谁来评判评判者？LLM按需陪审团：构建可信赖的大语言模型评估系统 (Who Judges the Judge? LLM Jury-on-Demand: Building Trustworthy LLM Evaluation Systems)

As Large Language Models (LLMs) become integrated into high-stakes domains, there is a growing need for evaluation methods that are both scalable for real-time deployment and reliable for critical decision-making. While human evaluation is reliable, it is slow and costly. Single LLM judges are biased, and static juries lack adaptability. To overcome these limitations, we propose LLM Jury-on-Demand - a dynamic, learning-based framework for scalable and context-aware evaluation. Our method trains a set of reliability predictors to assess when LLM judges will agree with human experts, leveraging token distributions, embeddings, and structural input features. This enables a fully adaptive evaluation where, for each data point, an optimal jury of the most reliable judges is dynamically selected, and their scores are aggregated using their reliability as weights. Experiments on summarization and RAG benchmarks show that our dynamic jury system achieves significantly higher correlation with human judgment than both single-judge and static-jury baselines. These results highlight the promise of adaptive, learning-based juries for building scalable, more reliable and trustworthy evaluation systems for modern LLMs in high-stakes domains.

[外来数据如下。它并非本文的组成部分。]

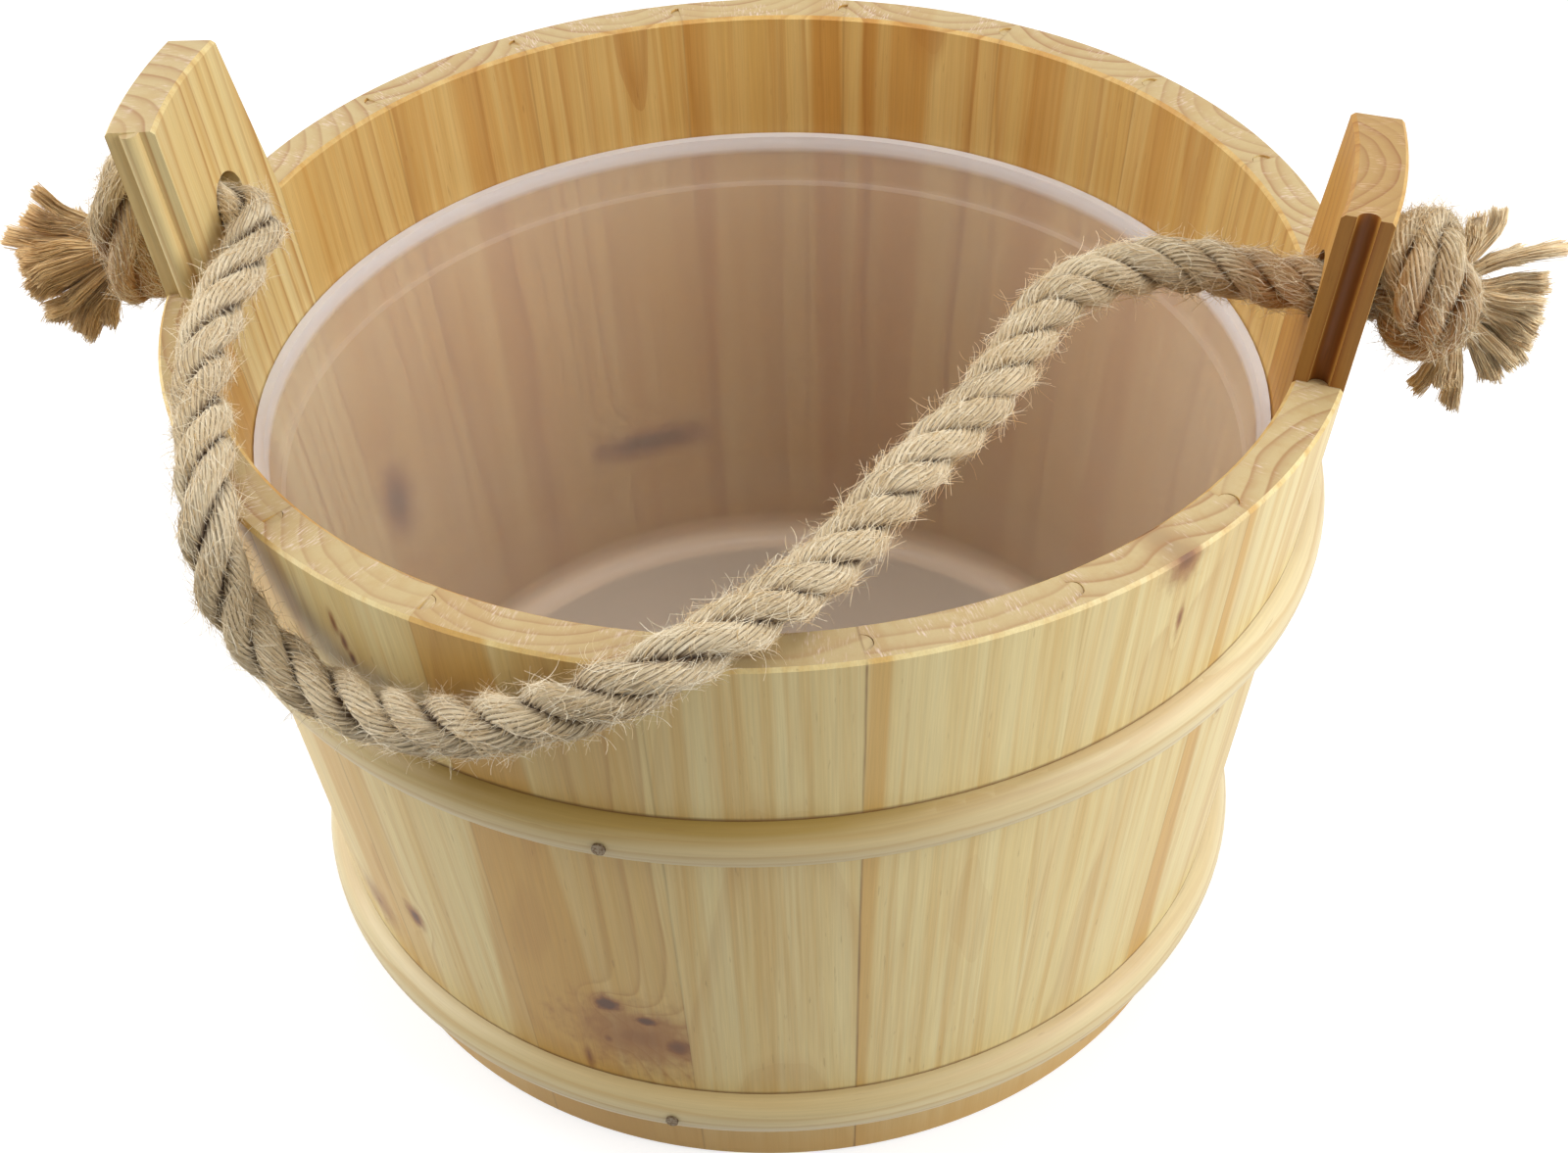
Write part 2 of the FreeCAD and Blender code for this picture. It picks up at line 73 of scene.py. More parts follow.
# Middle of the rope, from the left ear to the right one, in mm.
ROPE_ROUTE = (
    (-136.5, 0.0, 188.0), (-123.3, 0.0, 188.0), (-114.3, -8.4, 188.0), (-114.0, -22.6, 187.6),
    (-113.0, -41.6, 187.4), (-109.5, -60.9, 187.8), (-102.2, -79.0, 188.2), (-95.0, -95.9, 189.0),
    (-91.0, -108.5, 183.5), (-89.8, -111.9, 170.5), (-84.3, -114.6, 158.8), (-70.5, -120.7, 152.6),
    (-51.2, -130.0, 153.6), (-30.9, -137.2, 161.2), (-12.9, -142.0, 172.2), (1.5, -143.6, 181.2),
    (13.6, -138.5, 187.4), (27.0, -122.0, 187.4), (35.5, -105.0, 184.2), (41.0, -87.4, 183.8),
    (48.3, -69.6, 184.6), (57.6, -51.8, 185.2), (63.6, -32.7, 186.6), (68.4, -14.8, 189.2),
    (84.5, -3.5, 191.8), (102.0, 0.5, 190.6), (119.5, 0.0, 186.9), (136.5, 0.0, 187.2),
)
# Points of a line that are nearer to each other than this are one point.
SAME_POINT = 1e-7

# Middle of the rope in each knot, from the ear outwards, in mm.
LEFT_KNOT = (
    (-136.5, 0.0, 188.0), (-141.0, 0.5, 187.4), (-145.3, 5.0, 184.5), (-146.4, 10.0, 187.0),
    (-147.1, 6.5, 193.5), (-148.6, -2.5, 195.2), (-150.5, -8.5, 189.5), (-150.9, -9.0, 180.0),
    (-149.4, -9.5, 171.5), (-147.8, -6.0, 167.0), (-146.6, 1.0, 168.2), (-147.4, 8.2, 172.0),
    (-149.0, 9.0, 180.0), (-150.2, 3.5, 183.2), (-150.7, -1.5, 178.0), (-151.4, -0.6, 172.4),
    (-153.5, -0.5, 169.4),
)
RIGHT_KNOT = (
    (136.5, 0.0, 187.2), (141.0, 0.0, 185.6), (145.6, 3.0, 186.3), (148.1, 9.0, 188.8),
    (146.8, 8.5, 197.0), (143.6, 1.0, 202.0), (143.8, -8.0, 199.0), (147.1, -11.5, 190.5),
    (150.3, -9.0, 185.4), (151.8, -0.5, 183.2), (151.3, 8.6, 185.5), (150.5, 11.0, 191.4),
    (148.1, 7.5, 199.6), (147.4, -1.0, 202.2), (151.4, -8.4, 199.4), (153.8, -11.5, 190.4),
    (151.9, -9.0, 184.7), (147.1, -8.6, 182.3), (143.6, -2.4, 182.7), (145.6, 4.4, 184.8),
    (149.7, 2.6, 188.4), (154.0, 0.0, 189.3), (157.2, 0.0, 189.0),
)
SPAN_NAME = "rope"
KNOT_NAMES = ("knot_left", "knot_right")
TAIL_NAMES = ("tail_left", "tail_right")

# The three strands: their radius, how far their middles lie from the rope's, their yarns, how often
# those turn in one turn of the strand, the step between rings of points, the points in a ring, the
# seed of their unevenness, and how far one strand's texture lies from the next one's.
STRAND_COUNT = 3
STRAND_RADIUS = 2.9 * MM
STRAND_OFFSET = 3.15 * MM
STRAND_YARNS = 15
YARN_TURN_SHARE = 2.15
RING_STEP = 1.1 * MM
RING_SIDES = 75
STRAND_SEED = 11
STRAND_SHIFT = 0.1
# The length of a strand's turn, opened where the rope bends out of the left ear: place along the rope
# from that ear's middle, and length, in mm.
STRAND_TURNS = ((0, 54), (90, 54), (110, 38), (200, 41), (300, 38), (380, 36), (410, 30), (480, 30))
# A strand's section, as shares of its radius: the bottom of the grooves between yarns and their
# depth. The lower the exponent, the narrower the grooves.
YARN_BOTTOM = 0.84
YARN_DEPTH = 0.18
YARN_EXPONENT = 0.6
# Unevenness, as an amount and how often it changes in a metre: the lay and the yarns' turn in
# radians, the strand's thickness, its distance from the middle and each yarn's height as shares.
LAY_WAVER = (0.25, 60)
YARN_TURN_WAVER = (0.6, 60)
THICKNESS_WAVER = (0.06, 90)
OFFSET_WAVER = (0.05, 110)
YARN_WAVER = (0.09, 110)

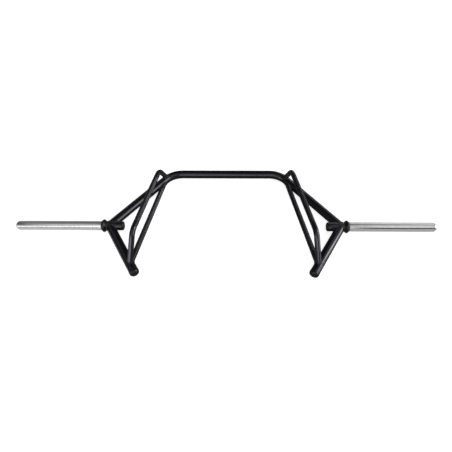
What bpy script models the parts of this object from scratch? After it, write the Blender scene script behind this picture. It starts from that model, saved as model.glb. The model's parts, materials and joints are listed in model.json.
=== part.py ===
"""Open trap bar: a bent rear tube, two hubs with turning plate sleeves, two front arms, and a low
and a raised handle on each side.

Bar coordinates: X runs along the sleeve axis from its middle, Y to the rear bar, Z up from the plane
of the frame. The finished bar lies on its collars and its rear bar, with the origin on the floor under
the middle of its outline.
"""

from math import acos, asin, cos, hypot, pi, radians, sin, tan

import bmesh
import bpy
from mathutils import Vector

# All lengths are in metres, and radii and diameters are outer ones unless they say otherwise.
GAP = 0.0003                # between pieces that touch

# Frame tubes
TUBE_D = 0.0483
TUBE_WALL = 0.0032
CROSSING_HALF = 0.630       # bar's middle to where the tubes' axes cross the sleeve axis
REAR_DEPTH = 0.400          # rear bar's axis behind the sleeve axis
REAR_INWARD = 0.3035        # crossing to the rear tube's corner, towards the middle
REAR_BEND_R = 0.127
JOINT_FRONT = 0.247         # low handle's joint with its arm, in front of the sleeve axis
JOINT_INWARD = 0.155        # crossing to that joint, towards the middle
ARM_PAST_JOINT = 0.0395

# Handles
HANDLE_D = 0.0286
HANDLE_WALL = 0.003
HANDLE_SPLAY = radians(10.7)
GRIP_RISE = 0.137           # raised grip's axis above the low handle's
GRIP_REAR = 0.066           # low handle's rear joint to the raised grip's rear corner, forwards
GRIP_FRONT = 0.113          # its front joint to the grip's front corner, backwards
FOOT_REAR = 0.019           # raised handle's rear foot behind the low handle's rear joint
FOOT_FRONT = 0.008          # its front foot in front of the front joint
GRIP_BEND_R = 0.065

# Hubs, whose tubes hold the sleeves' spindles
HUB_PROUD = 0.00085         # hub's radius over the frame tube's
HUB_WALL = 0.004
HUB_INBOARD = 0.069         # crossing to the hub's inner end
HUB_LIP = 0.0012            # hub left bare outside the welded tubes

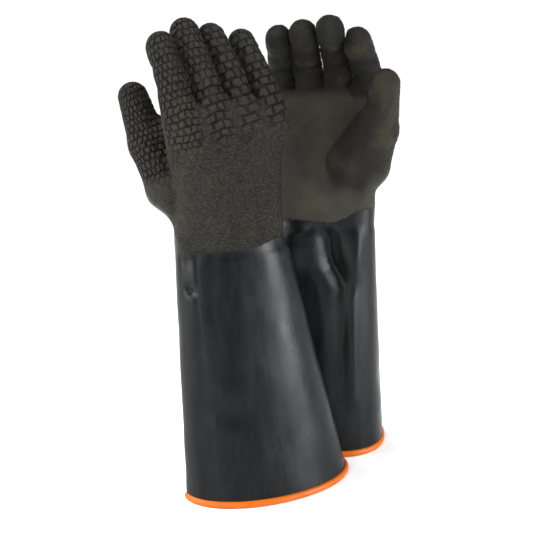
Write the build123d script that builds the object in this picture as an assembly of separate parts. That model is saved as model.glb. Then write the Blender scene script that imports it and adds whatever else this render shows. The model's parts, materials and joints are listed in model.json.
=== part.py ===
"""A pair of elbow-length insulated rubber gauntlets, standing on their cuffs.

Each glove is a smooth rubber gauntlet with a rolled bead at its cuff, a hand shell,
four finger stalls and a thumb stall, and a knitted insulating liner inside each of
them.  Lengths are millimetres.  The origin is on the surface that the cuffs stand
on, under the middle of the pair; +Z is up and -Y is the front.

A hand has a frame of its own: its origin is the wrist pivot, X runs across the palm
from the thumb side to the little finger, Y points out of the palm and Z runs to the
fingertips.
"""

import os
from dataclasses import dataclass
from math import atan2, copysign, cos, degrees, pi, radians, sin, tan

from build123d import *

# Layers
RUBBER = 2.0  # thickness of the rubber shell
FIT = 0.25  # room between the rubber and the liner
KNIT = 2.0  # thickness of the knitted liner
RUNNING = 0.5  # room between pieces that turn against each other

# Cuff bead
BEAD_HEIGHT = 6.0
BEAD_PROUD = 1.8  # how far the bead stands out from the gauntlet
BEAD_WIDTH = 5.6
BEAD_ROUND = 1.7

# Gauntlet and wrist
WRIST_HEIGHT = 226.0
WRIST_HALF_WIDTH = 49.0
WRIST_HALF_DEPTH = 28.0
WRIST_SQUARENESS = 2.2
GAUNTLET_SECTIONS = 5
CUFF_LINER_SETBACK = 28.0  # the liner ends this far above the cuff's edge
WRIST_BEND = 30.0  # degrees that the rubber allows each way
WRIST_GAP = 0.4  # from the hinge to the rubber on either side of it
WRIST_CUT_REACH = 90.0  # how far the cut runs to the back of the hand and to the palm
WRIST_CUT_DEPTH = 60.0  # how far it runs past the hinge
WRIST_CUT_WIDTH = 300.0
OUTLINE_POINTS = 16

# Palm sections, from the wrist to the knuckles: height, half width, half depth, squareness
PALM_SECTIONS = (
    (-2.0, 49.0, 28.0, 2.2),
    (35.0, 47.0, 23.5, 2.4),
    (75.0, 50.0, 19.5, 2.8),
    (104.0, 53.6, 16.2, 3.4),
    (126.0, 53.6, 15.6, 3.4),
)

# Thumb
THUMB_ROOT = (-49.0, 14.0, 42.0)
THUMB_ROOT_RADIUS = 19.0
THUMB_MID_RADIUS = 15.2
THUMB_TIP_RADIUS = 11.8
THUMB_HEEL = (-31.0, 8.0, 6.0)  # lower end of the mound that carries the thumb
THUMB_HEEL_RADIUS = 21.0
THUMB_SWING = (0.6, 0.8, 0.0)  # the way the thumb tip moves as it closes
THUMB_RANGE = (-12.0, 25.0)  # degrees that it opens and closes


FINGER_OPENS = -12.0  # degrees that a finger straightens
SWEEP_ARM = 40.0  # length of finger that the palm makes room for
SWEEP_SIDE_ROOM = 0.4
SWEEP_EXTRA = 3.0  # degrees past the closed finger
SWEEP_STEPS = 6
TIP_ROUNDING = (25.0, 48.0, 68.0, 82.0)  # degrees round the ball of a fingertip


@dataclass(frozen=True)
class Finger:
    """A finger stall: where its root hinge is on the knuckle line, and its size."""

    name: str
    across: float  # X of the root hinge in the hand frame
    height: float  # Z of the root hinge in the hand frame
    root_radius: float
    tip_radius: float
    length: float  # from the hinge to the fingertip, along the finger
    root_bend: float  # degrees that it leans out of the palm at the hinge
    curl: float  # further degrees from the hinge to the tip


FINGERS = (
    Finger("index", -38.8, 110.0, 12.6, 11.8, 72.0, 12.0, 32.0),
    Finger("middle", -11.8, 114.0, 12.6, 11.4, 81.0, 14.0, 36.0),
    Finger("ring", 14.6, 111.0, 12.0, 11.0, 79.0, 14.0, 38.0),
    Finger("little", 39.8, 109.0, 11.2, 10.2, 73.0, 12.0, 40.0),
)


@dataclass(frozen=True)
class Glove:
    """One glove of the pair: how it stands, and the shape that its cuff has taken."""

    name: str
    wrist: tuple  # X and Y of the wrist pivot
    hand_turn: float  # degrees about Z
    hand_lean: float  # degrees across the palm, towards the little finger
    finger_leans: tuple  # the same for each finger, from the hand
    thumb_tip: tuple  # centre of the thumb's round end, in the hand frame
    cuff: tuple  # X and Y of the cuff's centre
    cuff_turn: float
    cuff_half_width: float
    cuff_depths: tuple  # half depths on the back-of-hand side and on the palm side
    cuff_squareness: float
    finger_closes: tuple  # degrees that each finger closes
    wrist_closes: float  # degrees that the wrist bends towards the palm


FRONT = Glove(
    name="front",
    wrist=(-32.0, 0.0),
    hand_turn=22.0,
    hand_lean=-2.0,
    finger_leans=(-10.0, -11.5, -13.0, -14.5),
    thumb_tip=(-65.0, 46.0, 119.0),
    cuff=(0.0, -9.0),
    cuff_turn=30.0,
    cuff_half_width=80.0,
    cuff_depths=(48.0, 16.0),
    cuff_squareness=2.05,
    finger_closes=(45.0, 45.0, 42.0, 45.0),
    wrist_closes=WRIST_BEND,
)
REAR = Glove(
    name="rear",
    wrist=(51.0, 84.0),
    hand_turn=170.0,
    hand_lean=-2.0,
    finger_leans=(7.5, 7.0, 6.5, 4.5),
    thumb_tip=(-55.0, 42.0, 128.0),
    cuff=(56.0, 92.0),
    cuff_turn=174.0,
    cuff_half_width=57.0,
    cuff_depths=(54.0, 52.0),
    cuff_squareness=2.4,
    finger_closes=(20.0, 45.0, 42.0, 27.0),  # index meets thumb, little finger the front glove
    wrist_closes=8.0,  # beyond this the fingers meet the front glove
)
GLOVES = (FRONT, REAR)
PAIR_CENTRE = (-3.937, 39.604)  # middle of the pair's box, which becomes the origin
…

翻译：随着大语言模型（LLMs）被集成到高风险领域，对评估方法的需求日益增长，这些方法既需满足实时部署的可扩展性，又需确保关键决策的可靠性。虽然人工评估可靠，但速度慢且成本高。单一LLM评判者存在偏见，而静态陪审团缺乏适应性。为克服这些限制，我们提出LLM按需陪审团——一种基于学习的动态框架，用于实现可扩展且上下文感知的评估。我们的方法训练了一组可靠性预测器，利用词元分布、嵌入向量和结构输入特征来评估LLM评判者何时与人类专家意见一致。这使得评估完全自适应：针对每个数据点，动态选择由最可靠评判者组成的最优陪审团，并使用其可靠性作为权重聚合评分。在摘要生成和RAG基准测试上的实验表明，我们的动态陪审团系统与人类判断的相关性显著高于单一评判者和静态陪审团基线。这些结果突显了基于学习的自适应陪审团在构建可扩展、更可靠且可信赖的现代LLM高风险领域评估系统方面的潜力。